A general conversion of polyacrylate–metal complexes into porous carbons especially evinced in the case of magnesium polyacrylate

Abstract

As a generalized synthetic protocol, porous carbons have been for the first time prepared by a direct carbonization of polyacrylate–metal complexes. The case of magnesium polyacrylate was emphatically studied. It reveals that the carbonization temperature can play a crucial role in the determination of surface areas, pore structures, surface functionalities of porous carbons as well as the correlative capacitive performances.
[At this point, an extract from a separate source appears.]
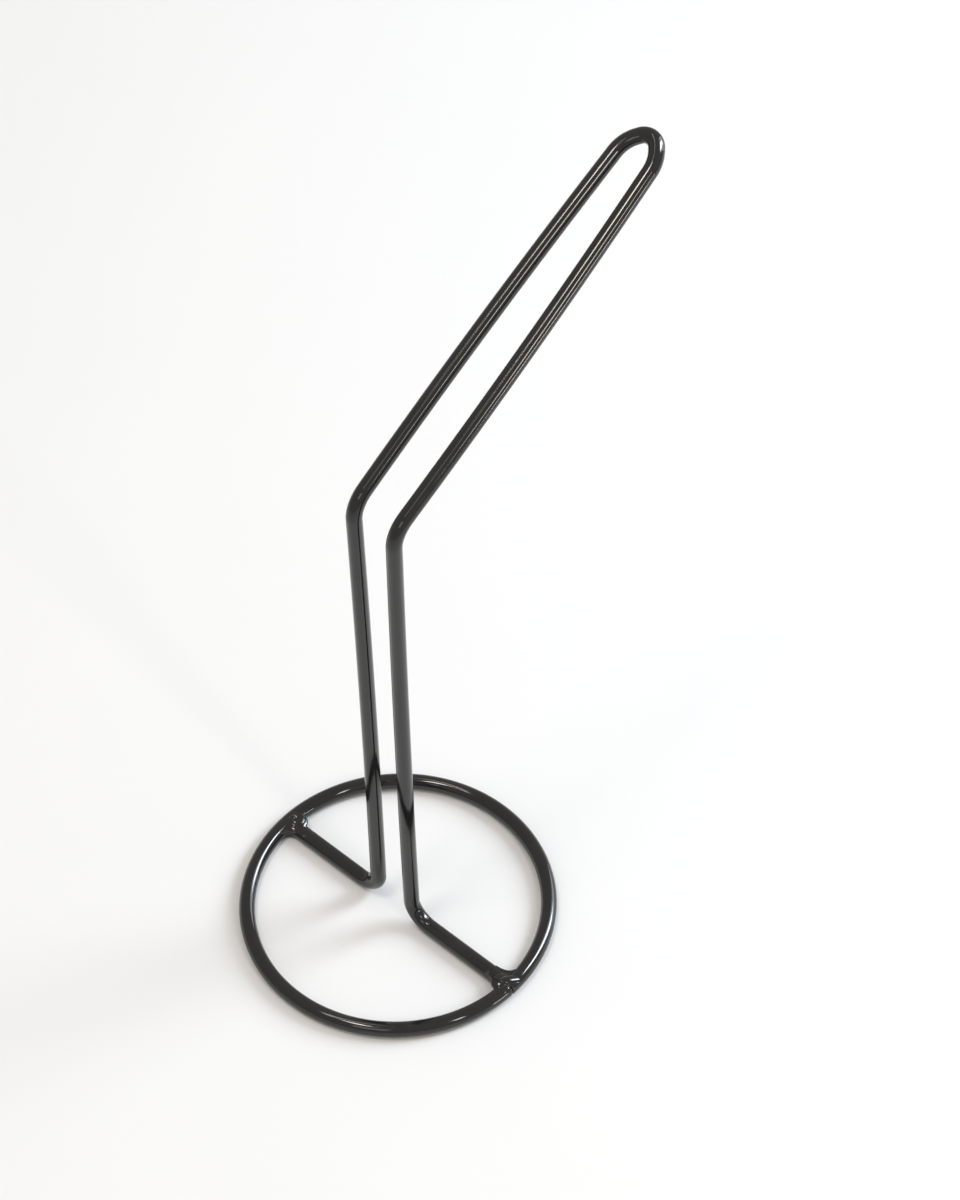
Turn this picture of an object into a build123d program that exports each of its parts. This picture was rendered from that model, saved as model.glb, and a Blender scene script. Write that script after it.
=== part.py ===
from build123d import *
import os
from math import cos, radians, sin, sqrt, tan

# Eyeglasses display stand: two lengths of coated round steel wire and the welds that join them.
#
# One length is rolled into a hoop that lies on the table. The other is bent once, without a cut,
# into two feet, two tall legs, two slanted arms and the hairpin between them, and its feet are
# welded to the inside of the hoop. Millimetres. The origin is the centre of the hoop on the table,
# +X runs along the right foot, +Y is the way the arms reach, +Z is up.

os.makedirs("parts", exist_ok=True)

# ---- Driving dimensions -------------------------------------------------------------------

# Wire, with its coating
wire_diameter = 5.0

# Hoop
hoop_diameter = 100.0  # over the outside of the wire
hoop_seam_gap = 0.6  # between the two ends of the hoop, filled by the seam weld
hoop_seam_turn = -1.4  # degrees round the hoop from the right foot's middle to the seam
seam_weld_inset = 0.15  # the seam weld stays this far below the wire's surface

# Upright wire: heights and spacings are those of the bends' corners, on the wire's centreline
knee_height = 195.3  # above the table
arm_length = 132.0  # from the knees to the shoulders of the hairpin
arm_rise = 27.7  # degrees above level
foot_spacing = 14.2  # between the legs, at the table
knee_spacing = 16.0  # between the legs, at the knees
shoulder_spacing = 12.8  # between the arms, where they turn in to the nose
nose_reach = 7.6  # from the shoulders to the corner of the nose, along the arms
nose_shift = 0.6  # the nose points this far to the right of the arms' middle
leg_bow = 0.55  # each leg curves this far towards the other, at mid height
arm_bow = 0.9  # each arm curves this far away from the other, at mid length
upright_shift = -0.9  # the upright stands this far off the hoop's centre, along X

# Bends, to the wire's centreline
foot_bend_radius = 8.0
knee_bend_radius = 10.0
shoulder_bend_radius = 11.5
nose_bend_radius = 4.3
bow_share = 0.85  # part of each run that its bow takes up

# Foot welds
foot_root_gap = 0.4  # between a foot's end and the hoop, filled by the weld
right_web_on_foot = 5.5  # length of the right weld's webs along the foot
right_web_on_hoop = 2.8  # and along the hoop
left_web_on_foot = 3.4
left_web_on_hoop = 3.2
web_thickness = 3.2
web_bite = 0.2  # how deep the webs' edges run into the wires

# ---- Values that follow from them -----------------------------------------------------------

wire_radius = wire_diameter / 2
hoop_radius = hoop_diameter / 2 - wire_radius  # to the wire's centreline
hoop_inside = hoop_radius - wire_radius
foot_end = hoop_inside - foot_root_gap
wire_level = Plane.XY.offset(wire_radius)
seam_cut = wire_level.rotated((0, 0, hoop_seam_turn))  # its X axis points at the seam


def upright_point(spacing, reach, height):
    """A point of the right-hand half of the upright, half a spacing from its middle."""
    return Vector(upright_shift + spacing / 2, reach, height)


def bowed_middle(start, end, bow):
    """The corner half way along a run whose arc then stands off the straight line by bow."""
    return (start + end) / 2 + Vector(bow / (1 - bow_share / 2), 0, 0)


def bow_radius(start, middle, end):
    """The radius of the arc that takes up bow_share of both halves of a bowed run."""
    first, second = middle - start, end - middle
    half_turn = radians(first.get_angle(second)) / 2
    return bow_share * min(first.length, second.length) / tan(half_turn)


def other_half(point):
    """The same point of the left-hand half of the upright."""
    return Vector(2 * upright_shift - point.X, point.Y, point.Z)


# ---- Hoop: one wire rolled round, its two ends facing each other beside the right foot -------

with BuildPart() as base_hoop:
    with BuildSketch(Plane.XZ):
        with Locations((hoop_radius, wire_radius)):
            Circle(wire_radius)
    revolve(axis=Axis.Z)
    with BuildSketch(seam_cut):
        with Locations((hoop_radius, 0)):
            Rectangle(2 * wire_diameter, hoop_seam_gap)
    extrude(amount=wire_diameter, both=True, mode=Mode.SUBTRACT)

# ---- Seam weld: a slice of weld metal that fills the gap between the hoop's ends -------------

with BuildPart() as hoop_seam_weld:
    with BuildSketch(Plane.XZ):
        with Locations((hoop_radius, wire_radius)):
            Circle(wire_radius - seam_weld_inset)
    revolve(axis=Axis.Z)
    with BuildSketch(seam_cut):
        with Locations((hoop_radius, 0)):
            Rectangle(2 * wire_diameter, hoop_seam_gap)
    extrude(amount=wire_diameter, both=True, mode=Mode.INTERSECT)

# ---- Upright: foot, leg, arm, hairpin, arm, leg and foot in one bent wire --------------------

foot_corner = upright_point(foot_spacing, 0, wire_radius)
knee_corner = upright_point(knee_spacing, 0, knee_height)
arm_way = Vector(0, cos(radians(arm_rise)), sin(radians(arm_rise)))
shoulder_corner = upright_point(shoulder_spacing, 0, knee_height) + arm_way * arm_length
nose_corner = (
    upright_point(2 * nose_shift, 0, knee_height) + arm_way * (arm_length + nose_reach)
)
leg_middle = bowed_middle(foot_corner, knee_corner, -leg_bow)
arm_middle = bowed_middle(knee_corner, shoulder_corner, arm_bow)

right_half = [foot_corner, leg_middle, knee_corner, arm_middle, shoulder_corner]
left_half = [other_half(corner) for corner in reversed(right_half)]
bend_radii = [
    foot_bend_radius,
    bow_radius(foot_corner, leg_middle, knee_corner),
    knee_bend_radius,
    bow_radius(knee_corner, arm_middle, shoulder_corner),
    shoulder_bend_radius,
]

with BuildPart() as upright_wire:
    with BuildLine() as centreline:
        FilletPolyline(
            (foot_end, 0, wire_radius),
            *right_half,
            nose_corner,
            *left_half,
            (-foot_end, 0, wire_radius),
            radius=[*bend_radii, nose_bend_radius, *reversed(bend_radii)],
        )
    with BuildSketch(Plane(origin=centreline.line @ 0, z_dir=centreline.line % 0)):
        Circle(wire_radius)
    sweep()

# ---- Foot welds: weld metal behind each foot's end, drawn out into a web on both sides -------


def foot_weld(side, on_foot, on_hoop, neighbours):
    """The weld at one foot, cut to the wires and weld beside it. side is 1 at right, -1 at left."""
    foot_edge = wire_radius - web_bite
    hoop_edge = hoop_inside + web_bite
    web_start = Vector(sqrt(hoop_edge**2 - foot_edge**2) - on_foot, foot_edge)
    end_y = foot_edge + on_hoop
    web_end = Vector(sqrt(hoop_edge**2 - end_y**2), end_y)
    behind = web_end * (hoop_radius / hoop_edge)
    with BuildPart() as weld:
        with BuildSketch(wire_level):
            with BuildLine():
                Line((web_start.X, 0), web_start)
                TangentArc(web_start, web_end, tangent=(1, 0))
                Line(web_end, behind)
                Line(behind, (hoop_radius, 0))
                mirror(about=Plane.XZ)
            make_face()
            if side < 0:
                mirror(about=Plane.YZ, mode=Mode.REPLACE)
        extrude(amount=web_thickness / 2, both=True)
        for neighbour in neighbours:
            add(neighbour.part, mode=Mode.SUBTRACT)
    return weld


right_foot_weld = foot_weld(
    1, right_web_on_foot, right_web_on_hoop, [base_hoop, upright_wire, hoop_seam_weld]
)
left_foot_weld = foot_weld(-1, left_web_on_foot, left_web_on_hoop, [base_hoop, upright_wire])

# ---- Files ------------------------------------------------------------------------------------

base_hoop.part.label = "base_hoop"
hoop_seam_weld.part.label = "hoop_seam_weld"
upright_wire.part.label = "upright_wire"
right_foot_weld.part.label = "right_foot_weld"
left_foot_weld.part.label = "left_foot_weld"

for piece in (base_hoop, hoop_seam_weld, upright_wire, right_foot_weld, left_foot_weld):
    export_step(piece.part, f"parts/{piece.part.label}.step")
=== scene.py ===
from math import asin, cos, pi, radians, sin, sqrt, tan

import bmesh
import bpy
from mathutils import Matrix, Quaternion, Vector


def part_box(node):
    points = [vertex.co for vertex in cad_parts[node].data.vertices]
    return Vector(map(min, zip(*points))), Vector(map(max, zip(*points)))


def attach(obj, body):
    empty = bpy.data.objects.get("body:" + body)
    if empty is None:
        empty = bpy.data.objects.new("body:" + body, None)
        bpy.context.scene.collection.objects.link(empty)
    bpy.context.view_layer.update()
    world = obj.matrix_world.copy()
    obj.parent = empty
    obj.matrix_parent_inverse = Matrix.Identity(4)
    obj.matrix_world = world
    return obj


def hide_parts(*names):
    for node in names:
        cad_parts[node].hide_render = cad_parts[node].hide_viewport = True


# Looks of the eyeglasses display stand: black enamelled wire, its welds, and a plain table.
#
# Metres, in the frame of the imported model: the origin is the centre of the hoop on the table, +X runs
# along the right foot, +Y is the way the arms reach, +Z is up.

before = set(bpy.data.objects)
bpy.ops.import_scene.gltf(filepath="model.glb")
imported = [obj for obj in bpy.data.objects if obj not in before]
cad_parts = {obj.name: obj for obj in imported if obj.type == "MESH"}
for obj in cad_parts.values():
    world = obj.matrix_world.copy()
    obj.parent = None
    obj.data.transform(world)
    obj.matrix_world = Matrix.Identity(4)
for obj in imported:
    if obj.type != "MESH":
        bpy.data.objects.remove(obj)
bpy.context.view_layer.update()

# ---- Base hoop --------------------------------------------------------------------------------
# A length of 5 mm steel wire rolled into a circle that lies flat on the table. Its ends meet at the
# right foot; they are ground slightly round, so the seam shows as a groove across the wire. The
# whole stand is dipped in black stove enamel, which leaves it smooth, wet-looking and a little uneven.

MM = 0.001

hoop_low, hoop_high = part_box("base_hoop")
wire_radius = (hoop_high.z - hoop_low.z) / 2
hoop_radius = (hoop_high.y - hoop_low.y) / 2 - wire_radius
hoop_seam_gap = 0.6 * MM
hoop_seam_turn = radians(-1.4)  # round the hoop, from the right foot's middle
ground_end = 0.45 * MM
wire_sides = 48
hoop_steps = 240
merge_distance = 0.001 * MM

film_unit = 0.001 * MM  # the enamel's heights below are counted in this
flow_size = 7 * MM
flow_height = 16
peel_size = 1.1 * MM
peel_height = 1.1
nib_spacing = 5.5 * MM
nib_radius = 0.24 * MM
nib_height = 22
handled_size = 16 * MM
handled_from = 0.48
handled_to = 0.72
clean_black = (0.0110, 0.0110, 0.0113, 1)
handled_black = (0.0160, 0.0154, 0.0148, 1)
clean_roughness = 0.055
handled_roughness = 0.045  # added where the stand has been handled
nib_roughness = 0.1  # added on a nib
enamel_ior = 1.52


class Value:
    """One output of a shader node, so that arithmetic on it reads as plain Python."""

    def __init__(self, finish, socket):
        self.finish = finish
        self.socket = socket

    def maths(self, operation, *values):
        node = self.finish.node("ShaderNodeMath", {"operation": operation}, dict(enumerate(values)))
        return Value(self.finish, node.outputs["Value"])

    def __add__(self, other):
        return self.maths("ADD", self, other)

    def __rsub__(self, other):
        return self.maths("SUBTRACT", other, self)

    def __mul__(self, other):
        return self.maths("MULTIPLY", self, other)

    def at_least(self, other):
        return self.maths("MAXIMUM", self, other)

    __radd__ = __add__
    __rmul__ = __mul__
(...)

The carbon-Mg-900 sample exhibits a high surface area of 942 m² g⁻¹ and a large total pore volume of 1.90 cm³ g⁻¹, with a high specific capacitance of 262.4 F g⁻¹ at 0.5 A g⁻¹ in 6.0 mol L⁻¹ aqueous KOH electrolyte. Moreover, it displays high capacitance retention even of 33.5% at 100 A g⁻¹, and long-term cycling ability (∼91.3% retention after 5000 cycles). More importantly, the present synthetic strategy can be extended to prepare other polyacrylate–metal complexes, such as calcium polyacrylate and aluminum polyacrylate. The carbon-Al-900 sample can exhibit a high surface area of 1556 m² g⁻¹ and a large total pore volume of 0.97 cm³ g⁻¹. To sum up, the carbon samples derived from magnesium polyacrylate possess the highest capacitive performances as supercapacitor electrode materials.